El tren.


Hace tiempo leí una entrevista en la que el filósofo Gustavo Bueno explicaba que las guerras son producto de la civilización por cuanto están inexorablemente unidas a las ideas de Estado e Imperio. Son dichas entidades las que pugnan entre ellas por la imposición de sus normas y el establecimiento de una nueva pax que, lógicamente, llevará el apellido del vencedor (romana, hispánica, estadounidense…). Por ejemplo, tras la Segunda Guerra Mundial (1939 – 1945) se estableció la pax americana –quizás sería mejor denominarla pax estadounidense, ya que Perú, México, Chile… también forman parte de América–, que es la que vivimos actualmente. Lo cierto es que mientras se desarrolló un conflicto de tal magnitud como el citado, en el cual se enfrentaron varias y poderosas naciones, millones de personas vieron dramáticamente modificada su existencia: algunos perdieron la vida y otros, en el intento de preservarla, abandonaron todos sus bienes y huyeron de su patria, convirtiéndose así en refugiados. En El tren, novela publicada en 1961, Georges Simenon aborda el drama de estos últimos.

 

La historia está narrada en primera persona por Marcel Ferón, un radiotécnico francés que vive, en una pequeña pero bonita casa con jardín, junto a su mujer embarazada y una hija de cinco años. Debido al peligroso avance de las tropas alemanas en tierras galas, esta familia se ve obligada a abandonar su apacible hogar y a correr hacia la estación en busca de un tren cuyo destino desconocen: lo único que importa es huir de las garras de la muerte.
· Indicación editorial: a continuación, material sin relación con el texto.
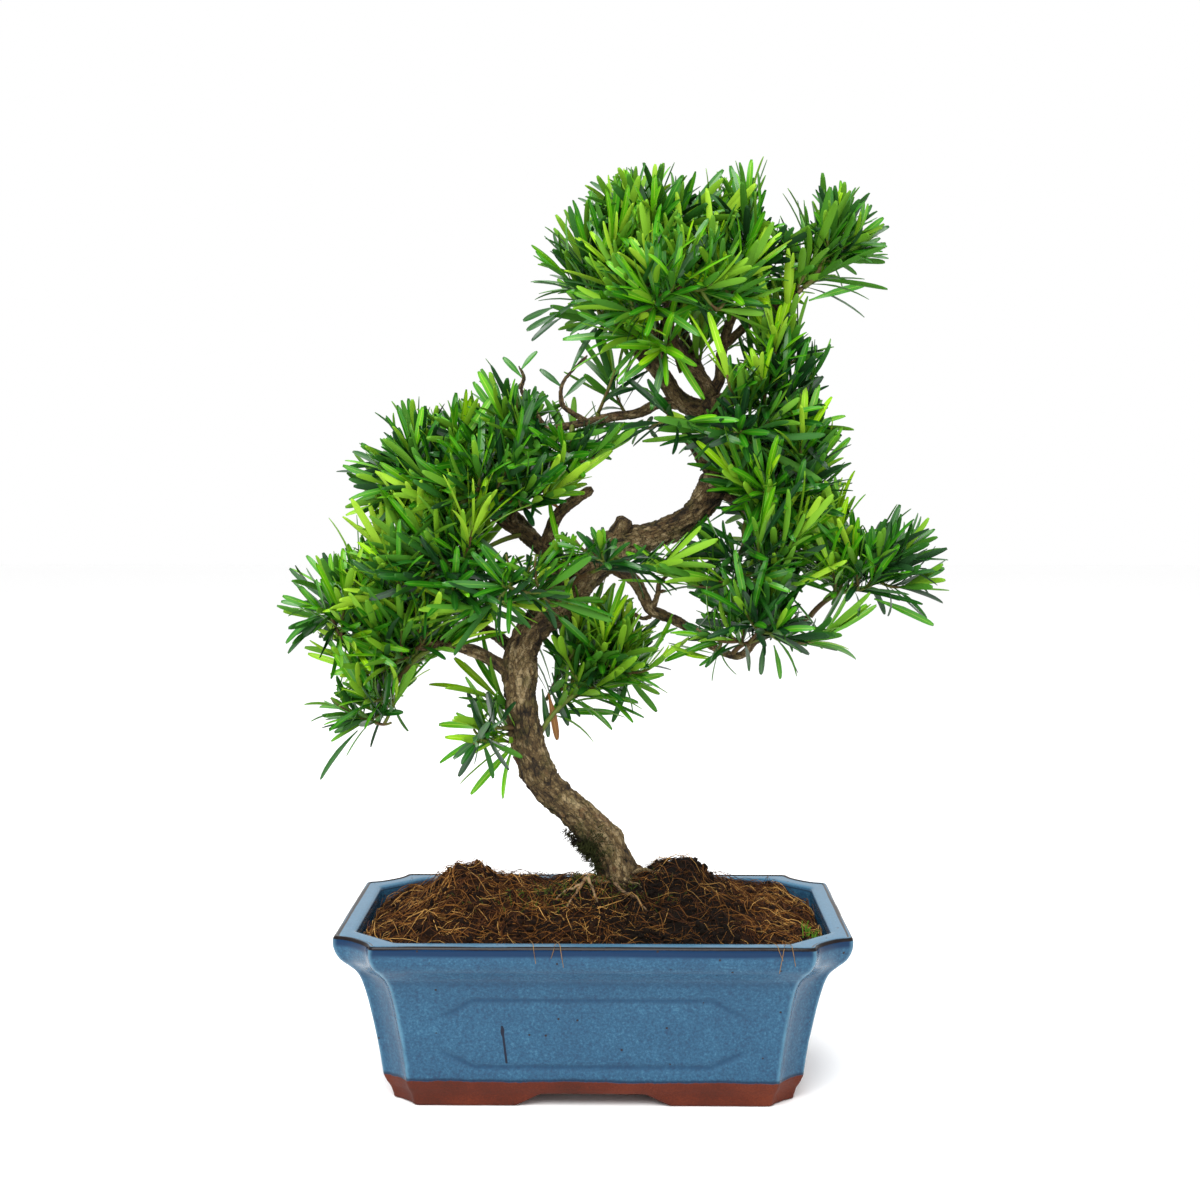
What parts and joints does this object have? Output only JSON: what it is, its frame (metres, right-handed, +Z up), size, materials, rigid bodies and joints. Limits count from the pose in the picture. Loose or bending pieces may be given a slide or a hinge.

Una vez en la estación, los empleados destinan los mejores vagones a las mujeres, los ancianos y los niños, mientras que los varones deben ir hacinados como si fuesen ganado. Las diferentes familias se fragmentan, en medio del caos y de la incertidumbre, sin saber si acaso volverán a verse alguna vez.

 

De todas las consecuencias de la guerra (bombardeos, muertes cruentas, traumas, saqueos, escasez…), el narrador insiste en la idea del refugiado como un individuo humano que ha perdido su condición de hombre-ciudadano: «y allí, de pronto, por primera vez, nos dimos cuenta de que no éramos ya hombres como los demás, sino refugiados» (pág. 75). Marcel relata cómo pierde sus raíces, el modo en que deja de ser un ciudadano francés de Fumay para pasar a sobrevivir en un nuevo plano donde se suspenden las normas y los principios preexistentes. El vagón del tren constituye un microcosmos en el que no existe constitución política alguna que imponga unos deberes y vele por ciertos derechos, de modo que acaba imperando la ley del más fuerte.

 

En este contexto, Marcel conoce a una misteriosa mujer llamada Anna. Los avatares que vive junto a ella, así como la posibilidad o no de volver a reunirse con su familia, son incógnitas que dejo despejar al lector interesado en esta novela que retrata la incertidumbre, el temor y el horror del más demencial de los escenarios: en el marco de una guerra, todo es posible. Hasta lo más inimaginable.